Back in 1998, Cheney decided to merge Halliburton with Dresser Industries, a Texas-based energy company. Unfortunately, he failed to do his homework on Dresser: a mountain of lawsuits over asbestos-contamination claims were about to be filed against it. KBR, formed from the merger, bore the brunt of those. By late 2003, Dresser was forced into bankruptcy and began organizing a court-ordered settlement plan. KBR incurred huge liabilities—handily offset by those contracts in Iraq.
Now that painful ordeal is over: in December a federal judge approved Dresser's $4.2 billion asbestos settlement. That means the company can come out of bankruptcy, and analysts seem to agree on what will happen, as a result, in the next months.
Halliburton will sell KBR.
Congressional Democrats released records Monday from the Defense Contract Audit Agency's investigation of Halliburton, revealing that the company overcharged $108 million for one of 10 services the company performed as part of its Restore Iraqi Oil contract. U.S. Representatives Henry Waxman, D-Calif., and John Dingell, D-Mich., also submitted an open letter to President Bush, calling for the release of audit reports on the remaining nine contract tasks, and asking the Bush administration how it plans to recover the funds from Halliburton . . . .
But unless Congress can get its hands on the other reports, it'll be hard to hold Halliburton accountable.

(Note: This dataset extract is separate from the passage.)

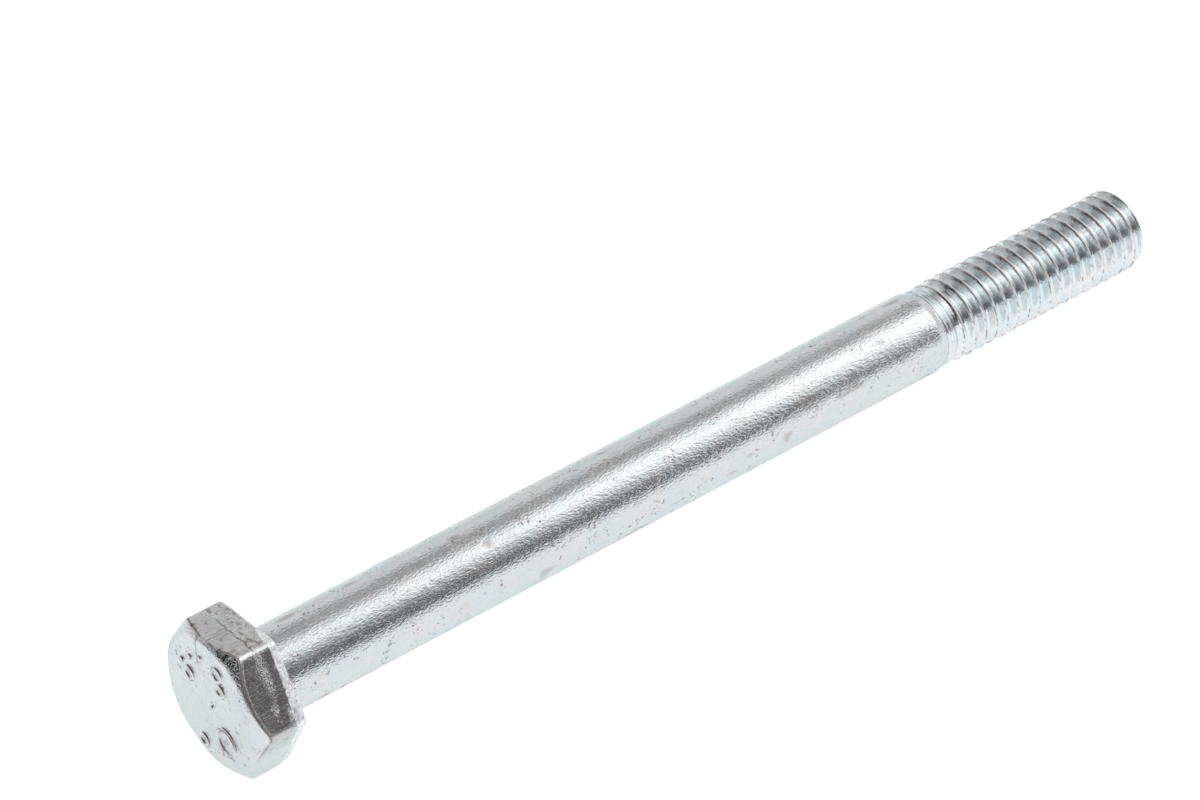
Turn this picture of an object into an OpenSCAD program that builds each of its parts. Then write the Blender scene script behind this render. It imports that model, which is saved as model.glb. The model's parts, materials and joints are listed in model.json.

And it's not just American taxpayers who should get a refund -- $1.64 billion of Halliburton's total $2.5 billion tab have come out of Iraqi oil proceeds held in the Development Fund for Iraq. Repayment of overages to the development fund could come in handy for the fledgling democracy, plagued as it is by security problems and a lack of funds to cover basic infrastructure and electricity.